Lockheed Martin and Korea Aerospace Industries successfully completed the initial test flight of the second T-50A aircraft in Sacheon, South Korea.
The T-50A is the company’s aircraft offering in the U.S. Air Force’s Advanced Pilot Training competition.
Doug Batista, Lockheed Martin T-50A programme manager said:
“We now have two aircraft in flight test proving our upgrade, and we’re nearing completion of our assembly and training operations centre in Greenville, South Carolina. We’re on track to provide the U.S. Air Force with a production line and training capability on day one of contract award.”
Lockheed Martin say that the T-50A is low risk, ready now and builds on the proven heritage of the T-50 with more than 100 T-50s flying today—100,000 flight hours and counting—and more than 1,000 pilots trained.
The T-50 Golden Eagle is a family of South Korean supersonic advanced trainers and light combat aircraft, developed by Korea Aerospace Industries with Lockheed Martin. The T-50 is South Korea’s first indigenous supersonic aircraft and one of the world’s few supersonic trainers.
Development began in the late 1990s, and its maiden flight occurred in 2002. The aircraft entered active service with the Republic of Korea Air Force in 2005.
The T-50 has been further developed into aerobatic and combat variants, namely T-50B, TA-50, and FA-50. The F-50 single-seat multirole fighter variant was considered. The T-50B serves with the South Korean air force’s aerobatics team. The TA-50 light attack variant has been ordered by Indonesia. The Philippines ordered 12 units of the FA-50 variant. The T-50 is also being marketed as a candidate for the United States Air Force’s next-generation T-X trainer programme. Thailand ordered 4 units of the T-50 advanced trainer variant.

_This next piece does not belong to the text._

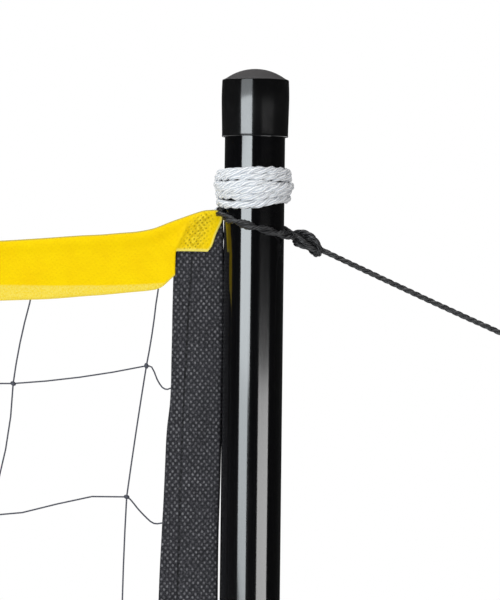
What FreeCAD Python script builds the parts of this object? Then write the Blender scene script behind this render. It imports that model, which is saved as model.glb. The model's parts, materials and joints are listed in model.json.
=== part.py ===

The company claim that the T-50A is the only offering that meets all Advanced Pilot Training requirements and can deliver those capabilities on schedule at the lowest risk to the customer. Lockheed Martin teams studied clean-sheet alternatives and determined they pose prohibitive risk to APT cost and schedule requirements.
Taiwan is also looking to replace its current fleet of AT-3 jet trainers and F-5 LIFT planes with 66 advanced trainers, the Taiwanese Air Force released an Request for Information and two companies have responded including Lockheed Martin for the T-50 and Alenia Aermacchi’s M-346 responded to the request.